What the sampraday can learn

For a scholar-bhakta working from within the Swaminarayan sampraday, Walters’s work offers three specific points of learning:

First, vocabulary. Walters’s phrase “Shaligrams as kin” captures something about household practice that is present throughout the Vaishnava tradition but has not always been articulated in these terms. The recognition that the Shaligram is treated as a family member is, in the tradition, everyday. To articulate it as kin — as a sociological category — brings it into conversation with broader contemporary discussions of personhood, of non-human agency, of the ethics of objects. This is a vocabulary the sampraday can use in its own public communication, with scholarly support behind it.

Second, external verification. The Vaishnava tradition has been making the claim that the Shaligram is svayam-vyakta — self-manifest Vishnu — for two thousand years. It has done so without requiring any external confirmation. Walters’s work provides, for the first time, a form of external academic engagement that takes this claim seriously as a working ontology, rather than dismissing it as belief. This changes the conversational situation. A sampraday teacher presenting the Shaligram tradition to an audience that includes non-traditional Hindus, diaspora Hindus raised in secular environments, or interested non-Hindus can now reference Shaligram Pilgrimage in the Nepal Himalayas as a peer-reviewed academic source.

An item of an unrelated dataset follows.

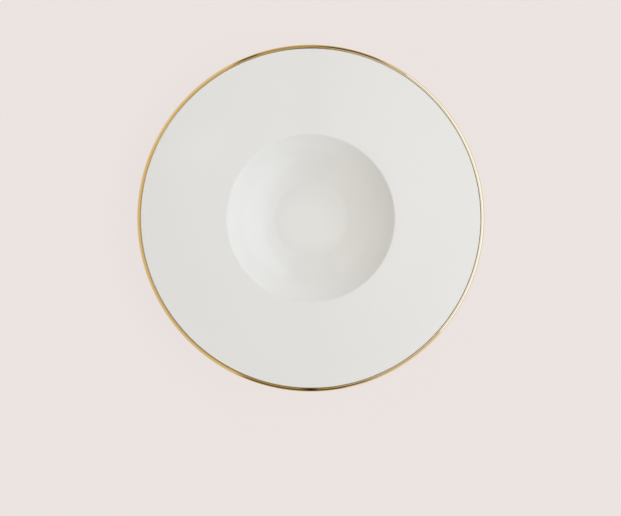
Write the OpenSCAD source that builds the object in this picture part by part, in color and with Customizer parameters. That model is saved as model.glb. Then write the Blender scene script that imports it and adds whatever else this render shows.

Third, documentation of what is at stake. Walters’s documentation of the environmental, political, and commercial pressures on the Shaligram tradition puts the tradition’s current precarity in factual terms. For the sampraday — and specifically for projects like Bodha Retreat that seek to communicate the significance of Mukti Kshetra to contemporary bhaktas — this documentation is invaluable. It makes clear that the mission is not merely devotional enrichment but cultural and environmental preservation.

The tradition does not need the academy’s permission to continue. It has never needed that permission. It has persisted through the rise and fall of empires, through modernity’s secular pressures, through migration and diaspora. Walters’s work does not grant the tradition its authority; the tradition already possesses it. What Walters’s work does is something different and, in a certain way, more useful: it provides the academic vocabulary with which the tradition can speak, if it chooses, to audiences that operate outside its own theological framework. For a sampraday engaged in the work of global communication — websites, reels, articles, diaspora outreach — this vocabulary is an asset.

The stones were always kin. Now the academy has written this down. The river has always been ancient. Now the geology confirms it. The ground has always held Vishnu. Now the ethnography documents the continuous presence of those who have worshipped him there. None of this is news to the tradition. But the vocabulary, newly available, enables a new kind of telling.


Notes


  1. Dr. Holly Walters is a cultural anthropologist currently serving as lecturer in anthropology and religion at Wellesley College, Massachusetts. She received her PhD from Brandeis University in 2018 with the dissertation “Shaligram: Sacred Stones, Ritual Practices, and the Politics of Mobility in Nepal.” Her first book, Shaligram Pilgrimage in the Nepal Himalayas, was published by Amsterdam University Press in 2020 (ISBN 978-94-6372-172-1). Her second book, Outward Spiral: Shaligram Interpretive Traditions, is also published. She maintains a blog at peregrinationblog.com documenting her continuing fieldwork. 

  2. Don Messerschmidt, review in Himal Southasian, July 2021. 

  3. Holly Walters, Shaligram Pilgrimage in the Nepal Himalayas, Amsterdam University Press, 2020, p. 229. 

  4. Holly Walters, Shaligram Pilgrimage in the Nepal Himalayas, p. 145, emphasis in original. 

  5. Walters’s treatment of Tulsi Vivah is extensive, including in her article “I Am Not This Body: Persons, Bodies, and Boundaries in Vaishnava Ritual Practice,” Sagar: A South Asia Research Journal, December 2018. 

  6. “Shaligrams are Becoming Rarer Due to Climate Change,” Associated Press / The Conversation, cited in Walters’s author biography.